Alors, je le redis, apprenons toujours et apprenez toujours plus, Pauline et Vincent, à vous dire merci pour ce qui est bon et beau, à vous demander pardon aussi, et à vous partager ce qui fait vos joies et vos peines, vos questions également ou vos colères. Et pareil avec Dieu, chacun et ensemble si vous y arrivez petit à petit. Et demandez-lui qu’il vous éclaire dans les choix que vous aurez à faire, écoutez en vous les désirs de vie qu’il dépose ou les intuitions qu’il souffle en vous. Ecoutez chacun et partagez ensemble ce qui résonne en vous. Ecoutez aussi ce que les appels du monde autour de vous viennent bousculer en vous et pour votre couple, car sans doute que là Dieu veut vous parler ou vous guider. Dieu, là, veut vous faire signe pour ce qu’il attend de vous pour que vous soyez à votre mesure ses mains et sa voix dans ce monde, l’un pour l’autre, mais également pour celles et ceux qui croiseront votre chemin et qui cherchent peut-être un sens à leur vie ou au cœur de ce qu’ils traversent.

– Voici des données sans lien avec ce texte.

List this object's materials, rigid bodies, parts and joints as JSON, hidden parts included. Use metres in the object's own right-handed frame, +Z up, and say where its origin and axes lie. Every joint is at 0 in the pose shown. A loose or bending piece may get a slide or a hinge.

Comme le disait l’évangile, ne vous souciez pas d’abord des choses matérielles ou de votre lendemain. Ne vous en souciez pas trop. Vivez chaque jour tel qu’il est donné. Dans la confiance que Dieu est là avec vous et dans la reconnaissance de la vie qui vous traverse. Celle que vous transmettrez à vos enfants à venir, si Dieu et la vie vous en font le don, mais aussi celle que vous transmettrez autour de vous, forts de cet amour qui vous habite et dont vous allez prendre soin pour qu’il porte du fruit et pour qu’il rayonne en ce monde qui en a tant besoin.
Je vais m’arrêter là. Je vous propose que nous prenions quelques instants de silence pour confier au Seigneur ce que ces mots d’homélie éveillent vous, lui confier ce qui bouillonne en nous maintenant, ce qui nous habite chacun, dans cette confiance – ce pari de confiance – qu’il est là, qu’il nous entend et qu’il porte avec nous ce que nous voulons bien déposer en lui. Amen.